Required Qualifications

       8+ years of engineering experience with at least 4 years dedicated to observability, telemetry, or large-scale data infrastructure (Datadog, Splunk, Elastic, Honeycomb, New Relic, Grafana Labs, or equivalent).

       Deep OpenTelemetry expertise: OTLP, the OTel Collector, semantic conventions, context propagation, and head/tail sampling - you can debate the trade-offs in your sleep.

       Distributed tracing in production: You've designed or significantly contributed to a tracing system handling real customer traffic, not just a side project.

       High-throughput pipeline experience: Hands-on with systems ingesting 100M+ events per day, including back-pressure handling, batching, and storage trade-offs.

       Strong systems programming: Production Go and/or Rust preferred. Comfort across the stack, from agent code to backend services.

       Networking and security fluency: Comfortable with TLS, DNS, TCP, and identity protocols.
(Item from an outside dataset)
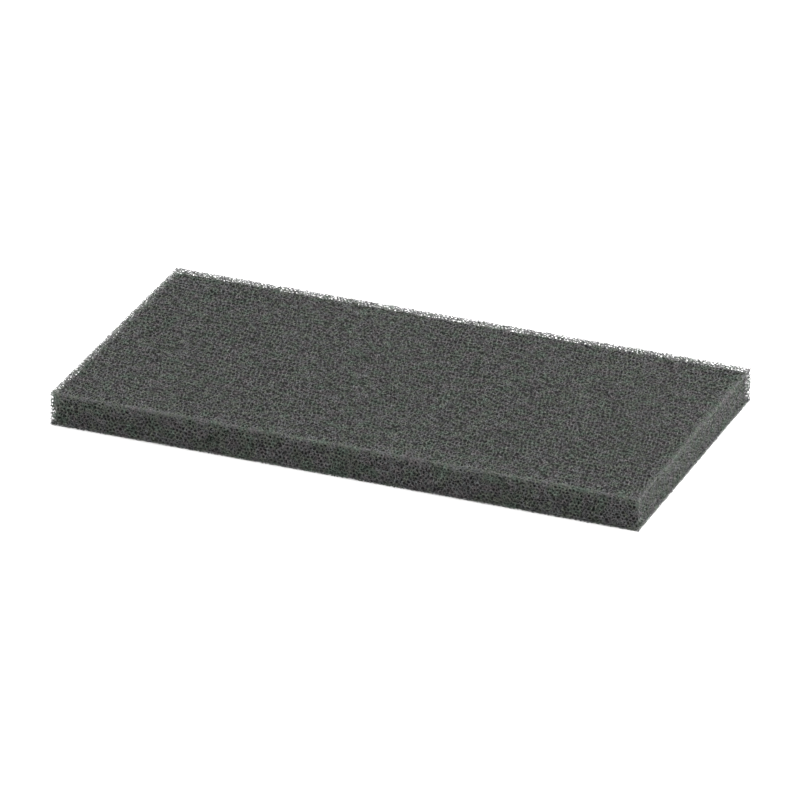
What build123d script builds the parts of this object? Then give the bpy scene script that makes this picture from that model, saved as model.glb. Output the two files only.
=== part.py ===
"""Foam air filter pad for a small engine's air cleaner.

A flat rectangular slab, cut from a block of open-cell foam. It lies in the air
cleaner's tray, and the cover holds it against the paper element or the grid
behind it. Intake air goes down through it, from the upper face to the lower.

Frame: millimetres, +X along the length, +Y across the width, +Z up. The origin
is the centre of the lower face, so the pad stands on Z = 0.
"""

from build123d import *
import os

# Driving dimensions
PAD_LENGTH = 210.0
PAD_WIDTH = 106.0
PAD_THICKNESS = 12.0

# Foam cut with a knife keeps sharp corners. These radii are the little that the
# blade drags off an upright corner, and off the rims of the two broad faces.
CORNER_RADIUS = 0.6
RIM_RADIUS = 0.25


def filter_pad():
    """The whole pad: an outline with barely rounded corners, at full thickness."""
    with BuildPart() as pad:
        with BuildSketch(Plane.XY):
            RectangleRounded(PAD_LENGTH, PAD_WIDTH, CORNER_RADIUS)
        extrude(amount=PAD_THICKNESS)
        upper_face = pad.faces().sort_by(Axis.Z)[-1]
        lower_face = pad.faces().sort_by(Axis.Z)[0]
        fillet(upper_face.edges() + lower_face.edges(), RIM_RADIUS)
    pad.part.label = "filter_pad"
    return pad.part


os.makedirs("parts", exist_ok=True)
export_step(filter_pad(), "parts/filter_pad.step")
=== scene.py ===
"""A flat foam air filter pad: open cells cut through by a blade, and a pale studio round it."""

import itertools
import math

import bpy
import numpy as np
from mathutils import Matrix, Vector


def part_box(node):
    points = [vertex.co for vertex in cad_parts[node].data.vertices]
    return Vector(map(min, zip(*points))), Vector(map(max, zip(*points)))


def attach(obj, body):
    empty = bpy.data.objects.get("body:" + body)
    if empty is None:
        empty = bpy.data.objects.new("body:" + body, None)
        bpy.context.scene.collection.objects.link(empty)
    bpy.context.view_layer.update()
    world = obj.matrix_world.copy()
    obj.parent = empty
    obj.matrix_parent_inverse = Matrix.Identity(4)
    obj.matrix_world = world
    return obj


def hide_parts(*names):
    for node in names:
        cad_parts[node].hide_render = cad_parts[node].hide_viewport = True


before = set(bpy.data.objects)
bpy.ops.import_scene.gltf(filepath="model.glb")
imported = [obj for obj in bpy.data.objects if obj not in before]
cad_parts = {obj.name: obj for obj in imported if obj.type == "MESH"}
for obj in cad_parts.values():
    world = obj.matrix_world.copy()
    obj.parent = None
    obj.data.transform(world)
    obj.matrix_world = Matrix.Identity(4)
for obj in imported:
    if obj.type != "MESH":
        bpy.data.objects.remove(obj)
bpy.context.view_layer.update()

bl_info = {
    "name": "Foam Filter Pad",
    "version": (1, 0, 0),
    "blender": (4, 5, 0),
    "location": "View3D > Sidebar > Foam Pad",
    "description": "Makes a pad of open-cell filter foam out of its struts, and lights it",
    "category": "Object",
}

PAD_NODE = "filter_pad"
PAD_LOW, PAD_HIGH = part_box(PAD_NODE)

UP, DOWN, RIGHT, LEFT, BACK, FRONT = range(6)
SIDE_NAMES = ("upper", "lower", "right", "left", "back", "front")
SIDE_NORMALS = np.array(
    [(0, 0, 1), (0, 0, -1), (1, 0, 0), (-1, 0, 0), (0, 1, 0), (0, -1, 0)], float
)
SIDE_OFFSETS = np.array(
    [PAD_HIGH[2], -PAD_LOW[2], PAD_HIGH[0], -PAD_LOW[0], PAD_HIGH[1], -PAD_LOW[1]]
)
# How many pieces each side's cells are made in, along the pad's length
SIDE_TILES = (6, 3, 1, 1, 2, 2)
# The name of the flat map on each piece, which a bake can use
BAKE_MAP = "OFBake"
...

Prior ZTNA, SASE, or SD-WAN experience is a strong plus.

       Mindset: Pragmatic, opinionated, and impact driven. You know when to prototype and when to ship.

Our Observability Vision

AppGate secures defense agencies, federal governments, and Fortune 100 enterprises. When a connection traverses our ZTNA fabric - across clients, gateways, controllers, and protected resources - every hop carries real consequences for national security and business continuity. Yet when something breaks, the answer to "Why can't I reach this resource?" is still buried in fragmented logs and tribal knowledge. That ends now.

We are building Observability AI - a purpose-built observability platform for the Zero Trust era. It emits high-fidelity, correlated telemetry across every AppGate component, is OpenTelemetry-native, engineered for 100M+ events per day, and designed to stream into Datadog, Splunk, Nexthink, Elastic, or any OTLP-compatible backend. The roadmap runs from a raw data-feed MVP, through native analytics and root-cause dashboards, to AI-driven incident analysis - LLM agents that read traces and explain failures in AppGate terms - and ultimately to autonomous remediation. This is the nervous system for networks that protect nations.

This is your chance to build the observability platform for networks that protect nations.

If you've shipped observability at scale and want to apply that craft where the stakes are highest, we want to hear from you.

AppGate is An Equal Opportunity/Affirmative Action Employer. All qualified applicants will receive consideration for employment without regard to race, color, religion, sex, sexual orientation, gender identity, national origin, disability or veteran status, age or any other federally protected class. In furtherance of AppGate's policy regarding affirmative action and equal employment opportunity, AppGate has developed a written affirmative action program. This program is available for review upon request by any applicant or employee during normal business hours by contacting the company's EEO Coordinator.